Incorporating Another Author’s Words and Ideas into Your Essay
OUR ESSAY
¶ thesis
James Lincoln Collier in his essay “Anxiety: Challenge by Another Name”
shares his experiences with anxiety from his college years through his
present life. According to Collier,
these experiences have taught him three valuable rules about anxiety and its
potential either to do us harm or good.
I, too, have witnessed or survived many anxious times and can easily
apply Collier’s three rules to my own experience. ¶two Collier’s first rule regarding
anxiety is “do what makes you anxious, don’t do what makes you depressed” (35). He discovered this rule as a result of his
turning down a college friend’s invitation to visit a ranch in Argentina
during a summer vacation.
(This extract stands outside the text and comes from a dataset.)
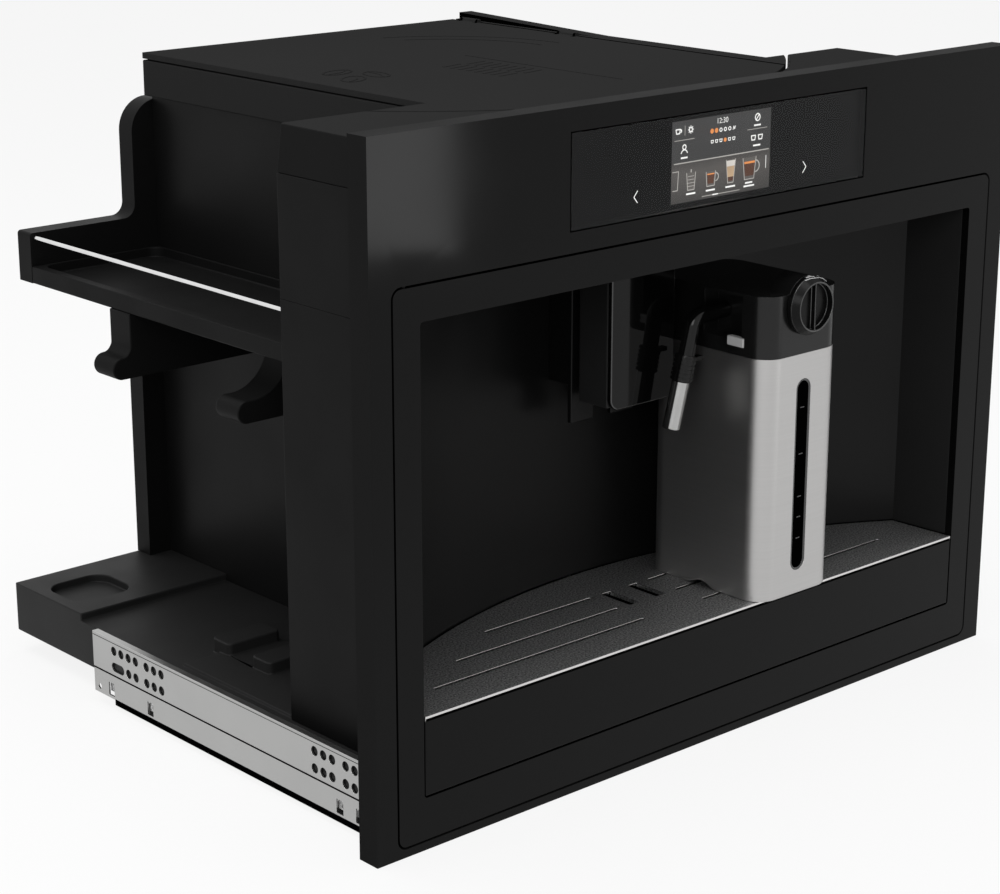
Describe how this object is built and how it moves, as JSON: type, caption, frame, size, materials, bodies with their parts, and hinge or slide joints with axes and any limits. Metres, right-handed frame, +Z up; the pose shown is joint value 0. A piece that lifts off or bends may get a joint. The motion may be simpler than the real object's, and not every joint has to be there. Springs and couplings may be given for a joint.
{
  "type": "built-in coffee machine",
  "caption": "Built-in automatic coffee machine with a wide front panel, swing-out cup niche, milk jug, drip tray, touch display, side bay and pull-out rails.",
  "frame": {"origin": "middle of the bounding box in X and Y, at its lowest point", "axes": "+X across the front panel towards the right for someone facing it, +Y into the cabinet, +Z up"},
  "size_m": [0.596, 0.486, 0.455],
  "materials": {
    "black_lacquer": "satin",
    "lacquered_moulding": "satin",
    "gloss_black": "gloss",
    "dark_glass": "gloss",
    "display": "gloss",
    "dark_plastic": "satin",
    "housing_plastic": "matte",
    "housing_sheet": "matte",
    "stainless": "brushed",
    "satin_metal": "satin",
    "light_plastic": "satin",
    "zinc": "satin",
    "chrome": "polished",
    "clear_plastic": "gloss",
    "hose": "satin",
    "board": "satin"
  },
  "bodies": {
    "machine": {"front_panel": "lacquered_moulding", "control_glass": "dark_glass", "display_module": "display", "left_column_lower": "housing_plastic", "left_column_upper": "housing_plastic", "right_column_lower": "housing_plastic", "right_column_upper": "housing_plastic", "front_top_cover": "housing_plastic", "hinge_strip": "housing_plastic", "top_frame": "housing_plastic", "left_wall": "housing_sheet", "right_wall": "housing_sheet", "rear_plate": "housing_plastic", "case_screws": "zinc", "accessory_shelf": "housing_plastic", "shelf_rod": "chrome", "shelf_arms": "housing_plastic", "base_pan": "housing_plastic", "tray_sill": "housing_plastic", "inner_chassis": "zinc", "bean_hopper": "clear_plastic", "grinder_housing": "dark_plastic", "brew_unit": "dark_plastic", "boiler": "stainless", "pump": "dark_plastic", "inner_hoses": "hose", "water_tank": "clear_plastic", "main_board": "board", "power_inlet": "dark_plastic", "left_rail_inner": "zinc", "right_rail_inner": "zinc"},
    "door": {"door_frame": "black_lacquer", "niche_shell": "dark_plastic", "spout_guide": "dark_plastic", "milk_dock": "dark_plastic"},
    "spout": {"spout_body": "dark_plastic", "spout_plate": "gloss_black", "coffee_nozzles": "dark_plastic"},
    "jug": {"jug_shell": "stainless", "jug_liner": "dark_plastic"},
    "jug_top": {"jug_lid": "dark_plastic", "suction_tube": "stainless"},
    "knob": {"froth_knob": "dark_plastic"},
    "pipe": {"milk_pipe": "dark_plastic", "pipe_collar": "dark_plastic", "pipe_tip": "stainless"},
    "left_button": {"left_release_button": "light_plastic"},
    "right_button": {"right_release_button": "light_plastic"},
    "tray": {"drip_tray": "dark_plastic", "tray_fascia": "black_lacquer", "drip_grate": "satin_metal", "grounds_container": "dark_plastic"},
    "lid": {"top_lid": "housing_plastic"},
    "left_outer": {"left_rail_outer": "zinc"},
    "left_middle": {"left_rail_middle": "zinc"},
    "right_outer": {"right_rail_outer": "zinc"},
    "right_middle": {"right_rail_middle": "zinc"},
    "dial": {"grind_dial": "dark_plastic"},
    "burr": {"lower_burr": "stainless"},
    "piston": {"brew_piston": "light_plastic"},
    "rocker": {"mains_switch": "dark_plastic"}
  },
  "joints": [
    {"name": "service_door", "type": "hinge", "parent": "machine", "child": "door", "pos_m": [-0.27, -0.22575, 0.007], "axis": [0, 0, -1], "range_deg": [0, 95]},
    {"name": "spout_slide", "type": "slide", "parent": "door", "child": "spout", "axis": [0, 0, -1], "range_m": [0, 0.06]},
    {"name": "jug_slide", "type": "slide", "parent": "door", "child": "jug", "axis": [0, -1, 0], "range_m": [0, 0.15]},
    {"name": "jug_lid_lift", "type": "slide", "parent": "jug", "child": "jug_top", "axis": [0, 0, 1], "range_m": [0, 0.018]},
    {"name": "froth_knob_turn", "type": "hinge", "parent": "jug_top", "child": "knob", "pos_m": [0.079, -0.23375, 0.2985], "axis": [0, 1, 0], "range_deg": [0, 90]},
    {"name": "milk_pipe_swivel", "type": "hinge", "parent": "jug_top", "child": "pipe", "pos_m": [0.0656, -0.18275, 0.291], "axis": [-1, 0, 0], "range_deg": [0, 45]},
    {"name": "left_button_press", "type": "slide", "parent": "jug_top", "child": "left_button", "axis": [1, 0, 0], "range_m": [0, 0.002], "stiffness_N_per_m": 300, "springref_m": -0.001},
    {"name": "right_button_press", "type": "slide", "parent": "jug_top", "child": "right_button", "axis": [-1, 0, 0], "range_m": [0, 0.002], "stiffness_N_per_m": 300, "springref_m": -0.001},
    {"name": "drip_tray_slide", "type": "slide", "parent": "machine", "child": "tray", "axis": [0, -1, 0], "range_m": [0, 0.2]},
    {"name": "top_lid_hinge", "type": "hinge", "parent": "machine", "child": "lid", "pos_m": [0.163, 0.07625, 0.443], "axis": [0, 1, 0], "range_deg": [0, 95]},
    {"name": "left_rail_outer_slide", "type": "slide", "parent": "machine", "child": "left_outer", "axis": [0, 1, 0], "range_m": [0, 0.3]},
    {"name": "left_rail_middle_slide", "type": "slide", "parent": "machine", "child": "left_middle", "axis": [0, 1, 0], "range_m": [0, 0.15]},
    {"name": "right_rail_outer_slide", "type": "slide", "parent": "machine", "child": "right_outer", "axis": [0, 1, 0], "range_m": [0, 0.3]},
    {"name": "right_rail_middle_slide", "type": "slide", "parent": "machine", "child": "right_middle", "axis": [0, 1, 0], "range_m": [0, 0.15]},
    {"name": "grind_dial_turn", "type": "hinge", "parent": "machine", "child": "dial", "pos_m": [-0.11, 0.09625, 0.332], "axis": [0, 0, 1], "range_deg": [0, 120]},
    {"name": "burr_spin", "type": "hinge", "parent": "machine", "child": "burr", "pos_m": [-0.076, 0.03325, 0.245], "axis": [0, 0, 1], "continuous": true},
    {"name": "brew_piston_stroke", "type": "slide", "parent": "machine", "child": "piston", "axis": [0, 0, -1], "range_m": [0, 0.03]},
    {"name": "mains_switch_rock", "type": "hinge", "parent": "machine", "child": "rocker", "pos_m": [0.092, 0.23325, 0.084], "axis": [1, 0, 0], "range_deg": [0, 14]}
  ],
  "couplings": [
    {"joint": "left_rail_middle_slide", "follows": "left_rail_outer_slide", "ratio": 0.5},
    {"joint": "right_rail_outer_slide", "follows": "left_rail_outer_slide", "ratio": 1},
    {"joint": "right_rail_middle_slide", "follows": "left_rail_outer_slide", "ratio": 0.5}
  ]
}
I discovered
this rule in much the same way. When I
was a child, my aunt offered to take my brother and me on a trip to . . . . continue paragraph ¶three Teaching his son to swim led
Collier to his second rule about anxiety, “You’ll never eliminate anxiety by
avoiding things that caused it” (36).
According to Collier, his son was very anxious about the water when
first learning to swim. However,
instead of avoiding what made him anxious, he practiced swimming every
day. In time, his son’s anxiety about
water was reduced and eventually extinguished through repetition and
practice, through facing his fears. My
colleague at work had a similar experience.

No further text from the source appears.